▶ Provided data
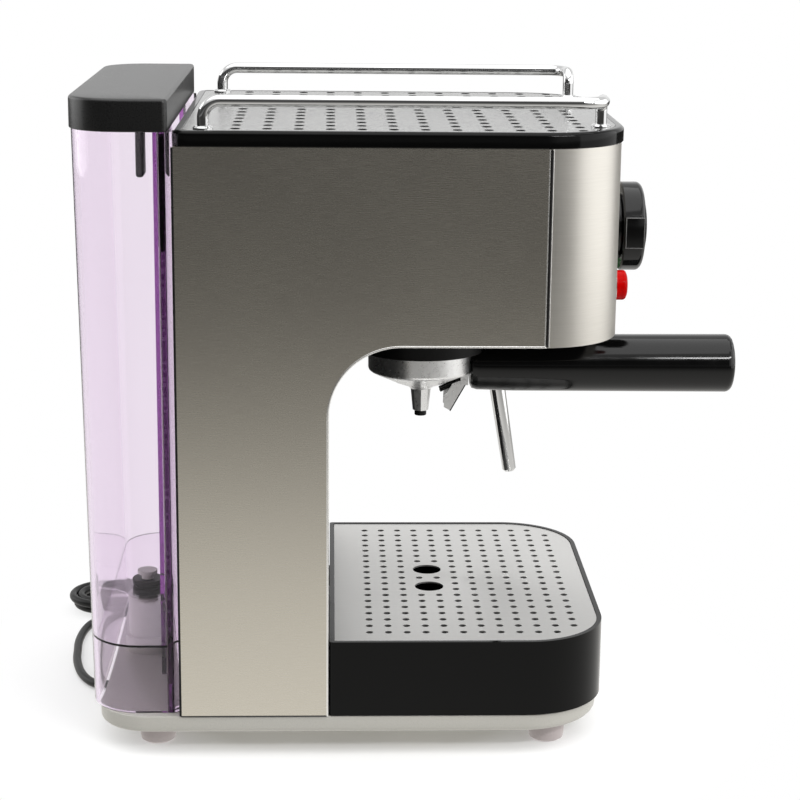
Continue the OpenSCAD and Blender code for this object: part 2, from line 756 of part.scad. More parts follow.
// Basket clip: a pressed channel that hangs from a pin below the ring, with a spring wire behind it.
module retainer_clip() {
  color([0.62, 0.62, 0.62]) translate([0, clip_y, clip_z]) {
    rod_x(clip_pin_r, -9, 18);
    rotate([clip_tilt, 0, 0]) {
      translate([-6, -1.6, -20]) cube([12, 1.6, 19.5]);
      for (x = [-6, 4.8]) translate([x, 0, 0]) rotate([90, 0, 90]) linear_extrude(1.2)
        polygon([[-1, 0], [1.4, -1], [5, -5.5], [5.6, -14], [2.5, -20], [-1, -20]]);
    }
    for (x = [-3, 3]) translate([x, 0.6, -0.4]) rotate([-115, 0, 0]) cylinder(r = 0.9, h = 15, $fn = soft);
  }
}

// ---------- drip tray ----------

module drip_tray() {
  inner_x = half_w - tray_wall;
  ledge = 3.2;
  color([0.05, 0.05, 0.05]) difference() {
    translate([0, 0, base_top + 0.3]) linear_extrude(grille_z - base_top + 0.1)
      plan(half_w, tray_front_y, tray_back_y, corner_r, 2);
    translate([0, 0, grille_z - grille_t]) linear_extrude(5)
      plan(inner_x, tray_front_y + tray_wall, tray_back_y - tray_wall, corner_r - tray_wall, 1);
    translate([0, 0, base_top + 3]) linear_extrude(60)
      plan(inner_x - ledge, tray_front_y + tray_wall + ledge, tray_back_y - tray_wall - ledge,
        corner_r - tray_wall - ledge, 2);
  }
}

function grille_hole(c, i) =
  !(c == grille_cols - 1 && (i == 0 || i == grille_rows - 1)) &&
  !((c == 3 || c == 4) && (i == 7 || i == 8 || i == 10 || i == 11));

module drip_grille() {
  margin = tray_wall + 0.3;
  color([0.74, 0.74, 0.74]) translate([0, 0, grille_z - grille_t]) linear_extrude(grille_t) difference() {
    plan(half_w - margin, tray_front_y + margin, tray_back_y - margin, corner_r - margin, 1);
    for (c = [0 : grille_cols - 1], i = [0 : grille_rows - 1]) if (grille_hole(c, i))
      translate([((grille_rows - 1) / 2 - i) * grille_pitch, grille_first_y - c * grille_pitch])
        circle(r = grille_hole_d / 2, $fn = 24);
    for (s = [-1, 1]) translate([s * 1.5 * grille_pitch, grille_first_y - 3.5 * grille_pitch])
      circle(r = finger_hole_r, $fn = fine);
  }
}

// ---------- water tank ----------

tank_x = half_w - 3;

module tank_form(d, z0, z1) {
  foot_y = 146;
  taper = 2.5;
  span = tank_top - base_top;
  intersection() {
    hull() {
      for (z = [z0, z1 - eps]) {
        k = (z - base_top) / span;
        posts(tank_x - taper + taper * k - d, tank_front + d, foot_y + (tank_reach - foot_y) * k - d,
          5 - min(d, 2.5), 28 - d, z, eps);
      }
    }
    translate([-body_w, tank_front + d, 0]) cube([2 * body_w, 100, 400]);
  }
}

module water_tank() {
  w = tank_wall;
  color([0.72, 0.58, 0.80, 0.45]) difference() {
    tank_form(0, base_top + 0.4, tank_top);
    difference() {
      tank_form(w, tank_floor_z + w, tank_top + 2);
      translate([-200, 90, 0]) cube([400, tank_front + 6.5 - 90, 400]);
      translate([-channel_x - w, 90, 0]) cube([2 * (channel_x + w), channel_y + w - 90, 400]);
    }
    translate([-tank_x + w + 2.5, tank_front - 1, 0]) cube([2 * (tank_x - w - 2.5), 5, 400]);
    translate([-channel_x, tank_front - 1, 0]) cube([2 * channel_x, channel_y - tank_front + 1, 400]);
    difference() {
      tank_form(w, base_top - 1, tank_floor_z);
      translate([-200, 90, 0]) cube([400, tank_front + 6.5 - 90, 60]);
      translate([-channel_x - w, 90, 0]) cube([2 * (channel_x + w), channel_y + w - 90, 60]);
    }
    translate([0, valve_y, tank_floor_z - 1]) cylinder(r = 7, h = 5, $fn = fine);
    translate([-17, channel_y - 1, base_top]) cube([34, 5, seat_top - base_top + 2]);
  }
}

module tank_valve() {
  color([0.12, 0.12, 0.14]) translate([0, valve_y, 0]) difference() {
    union() {
      translate([0, 0, 46]) cylinder(r = 9.4, h = tank_floor_z - 46, $fn = fine);
      translate([0, 0, tank_floor_z]) cylinder(r = 6.9, h = tank_wall, $fn = fine);
      translate([0, 0, tank_floor_z + tank_wall]) cylinder(r = 9.4, h = 3, $fn = fine);
    }
    translate([0, 0, 45]) cylinder(r = 3.6, h = 30, $fn = fine);
  }
}

module valve_plunger() {
  color([0.75, 0.75, 0.72]) translate([0, valve_y, 0]) {
    translate([0, 0, 50.2]) cylinder(r = 3.54, h = 20, $fn = fine);
    translate([0, 0, tank_floor_z + tank_wall + 3 + valve_lift]) cylinder(r = 6, h = 2, $fn = fine);
  }
}

module tank_lid() {
  x = half_w - 0.3;
  front = rear_y + 2.5;
  rear = tank_reach + 0.5;
  roof = 2.4;
  edge = 3;
  color([0.06, 0.06, 0.06]) {
    difference() {
      union() {
        translate([0, 0, lid_z]) linear_extrude(lid_top - edge - lid_z) plan(x, front, rear, 3, 26);
        intersection() {
          hull() {
            posts(x - 0.5, front + 0.5, rear - 0.5, 3, 25.5, lid_top - edge - 0.5, 1.5);
            posts(x - 2, front + 2, rear - 2, 3, 24, lid_top - 1.5, 1.5);
          }
          translate([-body_w, front + 0.8, 0]) cube([2 * body_w, 100, 400]);
        }
      }
      translate([0, 0, lid_z - 1]) linear_extrude(lid_top - edge - roof - lid_z + 1)
        plan(x - 2.2, front + 2.2, rear - 2.2, 1.5, 23.8);
    }
    for (s = [-1, 1])
      translate([s * 66 - 8, 111, lid_z - 22]) cube([16, 4, lid_top - edge - lid_z + 21]);
  }
}

module hose_clip() {
  color([0.06, 0.06, 0.06]) difference() {
    union() {
      translate([hose_x - 7, rear_y - 2.5, 284]) cube([14, hose_y - rear_y + 6.5, 52]);
      translate([hose_x, hose_y, 272]) cylinder(r = 4, h = 12, $fn = fine);
    }
    translate([hose_x, hose_y, 271]) cylinder(r = 2.6, h = 40, $fn = fine);
  }
}

module return_hose() {
  color([0.86, 0.84, 0.88, 0.7]) {
    translate([hose_x, hose_y, 54]) cylinder(r = 2.5, h = 244, $fn = fine);
    translate([hose_x, hose_y - 10, 54]) rotate([0, 90, 0]) bend(2.5, 10, 90);
    translate([hose_x, 0, 44]) rod_y(2.5, 86, hose_y - 10 - 86);
  }
}

// ---------- steam ----------

module steam_knob() {
  r = 17;
  color([0.05, 0.05, 0.05]) translate([0, steam_y, steam_z]) union() {
    difference() {
      union() {
        rod_x(r, half_w + 1.2, 13);
        rod_x(r, half_w + 14.2, 2, r - 2);
      }
      for (a = [0 : 30 : 330]) rotate([a, 0, 0]) translate([0, r + 1.2, 0]) rod_x(2.6, half_w, 20);
    }
    rod_x(steam_shaft_r, wand_x + 3, half_w + 2 - wand_x - 3);
  }
}

module wand_frame() {
  translate([wand_x, wand_y, ball_z + 7]) rotate([-wand_tilt, 0, 0]) children();
}

module steam_wand() {
  color([0.80, 0.80, 0.81]) wand_frame() difference() {
    union() {
      sphere(r = 6, $fn = 48);
      translate([0, 0, -118]) cylinder(r = 2.6, h = 116, $fn = fine);
      translate([0, 0, -70]) cylinder(r = 4.2, h = 4, $fn = fine);
    }
    translate([0, 0, -119]) cylinder(r = 1.4, h = 112, $fn = fine);
  }
}

module wand_sleeve() {
  color([0.80, 0.80, 0.81]) wand_frame() difference() {
    union() {
      translate([0, 0, -128.5]) cylinder(r1 = 4.3, r2 = 5, h = 58.5, $fn = fine);
      translate([0, 0, -130]) cylinder(r1 = 3, r2 = 4.3, h = 1.5, $fn = fine);
    }
    translate([0, 0, -120]) cylinder(r = 2.6, h = 60, $fn = fine);
    translate([0, 0, -131]) cylinder(r = 1, h = 20, $fn = fine);
  }
}

// ---------- mains cord ----------

module strain_relief() {
  color([0.07, 0.07, 0.07]) translate([relief_x, 0, relief_z]) {
    translate([-8, relief_y - 10, -4.8]) cube([16, 10, base_top - 3 - relief_z + 4.8]);
    rod_y(4.6, relief_y, 2);
    rod_y(4.6, relief_y + 2, relief_len - 2, cord_r + 0.4);
  }
}

module cord() {
  color([0.07, 0.07, 0.07]) tube(cord_points, cord_r, 3, 8);
}

module hank_outline(d) {
  translate([hank_x, hank_y]) union() {
    translate([-hank_r + d, -hank_run / 2]) square([2 * (hank_r - d), hank_run]);
    for (s = [-1, 1]) translate([0, s * hank_run / 2]) circle(r = hank_r - d, $fn = fine);
  }
}

module cord_hank() {
  color([0.08, 0.08, 0.08]) difference() {
    linear_extrude(hank_h) hank_outline(0);
    translate([0, hank_y - 3, -1]) difference() {
      cube([400, 6, 40]);
      translate([hank_x - hank_r + 1, -1, 2]) cube([2 * hank_r - 2, 8, hank_h - 2]);
    }
  }
}

module cord_tie() {
  color([0.12, 0.12, 0.12]) translate([hank_x - hank_r, hank_y - 3, 0]) difference() {
    cube([2 * hank_r, 6, hank_h]);
    translate([1, -1, 1]) cube([2 * hank_r - 2, 8, hank_h - 2]);
  }
}

module cord_lead() {
  color([0.07, 0.07, 0.07]) tube(lead_points, cord_r, 3, 8);
}

module plug_body() {
  color([0.07, 0.07, 0.07]) translate([plug_x, plug_y, plug_z]) rotate([90, 0, 0]) rotate_extrude($fn = fine)
    polygon([
      [0, 0], [3.2, 0], [5.5, 14], [9, 19], [13.5, 25], [15, 36], [16, 42],
      [plug_r, 43], [plug_r, 48], [0, 48]
    ]);
}

module plug_pins() {
  color("silver") for (s = [-1, 1]) translate([plug_x + s * 9.5, plug_y, plug_z]) rotate([90, 0, 0]) {
    translate([0, 0, 48]) cylinder(r = 2.4, h = 17, $fn = fine);
    translate([0, 0, 65]) cylinder(r1 = 2.4, r2 = 1.4, h = 2, $fn = fine);
  }
}

base_plate();
feet();
inner_frame();
column_front();
head_underside();
side_panel_left();
side_panel_right();
front_panel();
rear_cover();
top_cap();
cup_plate();
rail_left();
rail_right();
rail_flanges();
base_screws();
group_collar();
group_head();
group_gasket();
shower_screen();
screen_screw();
boiler_top();
boiler_bolts();
heating_element();
thermostats();
pump();
pump_mounts();
suction_hose();
pressure_hose();
tank_seat();
steam_valve();
selector_switch();
power_switch();
dial_boss();
button_bezels();
ready_lamp();
hose_clip();
return_hose();
portafilter();
filter_basket();
coffee_spout();
handle_grip();
retainer_clip();
drip_tray();
drip_grille();
water_tank();
tank_valve();
valve_plunger();
tank_lid();
selector_knob();
power_button();
steam_knob();
steam_wand();
wand_sleeve();
strain_relief();
cord();
cord_hank();
cord_lead();
cord_tie();
plug_body();
plug_pins();
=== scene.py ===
"""Espresso machine: materials, mains cord, fine trim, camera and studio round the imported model.

Metres, in the frame of the CAD model: +Z up, the machine's front faces -Y.
"""

import math

import bmesh
import bpy
from mathutils import Matrix, Vector


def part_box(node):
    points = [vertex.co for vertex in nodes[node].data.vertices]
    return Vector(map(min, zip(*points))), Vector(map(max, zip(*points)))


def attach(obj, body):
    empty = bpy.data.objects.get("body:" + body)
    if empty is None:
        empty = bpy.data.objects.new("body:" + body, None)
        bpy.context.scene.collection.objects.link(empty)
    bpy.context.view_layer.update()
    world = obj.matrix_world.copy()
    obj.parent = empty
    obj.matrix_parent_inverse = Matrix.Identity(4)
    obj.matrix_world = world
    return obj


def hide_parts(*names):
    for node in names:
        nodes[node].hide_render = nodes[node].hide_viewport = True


MM = 0.001

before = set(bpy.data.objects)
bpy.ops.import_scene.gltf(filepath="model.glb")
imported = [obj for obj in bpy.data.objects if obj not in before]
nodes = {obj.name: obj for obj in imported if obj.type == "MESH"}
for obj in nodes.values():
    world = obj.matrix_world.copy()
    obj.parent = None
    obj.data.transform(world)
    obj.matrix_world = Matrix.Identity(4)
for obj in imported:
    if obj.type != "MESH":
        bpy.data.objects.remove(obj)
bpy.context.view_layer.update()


# ---------- camera ----------

CAMERA_AT = Vector((-1.1905, 0.0130, 0.4692))
LENS_MM = 93.69
SENSOR_MM = 36
SHIFT = (-0.01326, -0.0021)
YAW, PITCH, ROLL = (math.radians(a) for a in (2.2675, 13.7744, 0.6427))


def add_camera():
    """A long lens on the machine's left side, turned a little and rolled a little."""
    forward = Vector((
        math.cos(PITCH) * math.cos(YAW),
        -math.cos(PITCH) * math.sin(YAW),
        -math.sin(PITCH),
    ))
    level_right = Vector((-math.sin(YAW), -math.cos(YAW), 0))
    level_up = level_right.cross(forward)
    right = level_right * math.cos(ROLL) + level_up * math.sin(ROLL)
    up = right.cross(forward)
    data = bpy.data.cameras.new("camera")
    data.lens = LENS_MM
    data.sensor_width = SENSOR_MM
    data.shift_x, data.shift_y = SHIFT
    data.clip_end = 30
    camera = bpy.data.objects.new("camera", data)
    turn = Matrix((right, up, -forward)).transposed().to_4x4()
    camera.matrix_world = Matrix.Translation(CAMERA_AT) @ turn
    bpy.context.scene.collection.objects.link(camera)
    bpy.context.scene.camera = camera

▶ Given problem
Start at the line with "obj.matrix_world = Matrix.Identity(4)", stop at the line with "# ---------- camera", and return every line in that stretch exactly, those two included.

▶ Output below
    obj.matrix_world = Matrix.Identity(4)
for obj in imported:
    if obj.type != "MESH":
        bpy.data.objects.remove(obj)
bpy.context.view_layer.update()


# ---------- camera ----------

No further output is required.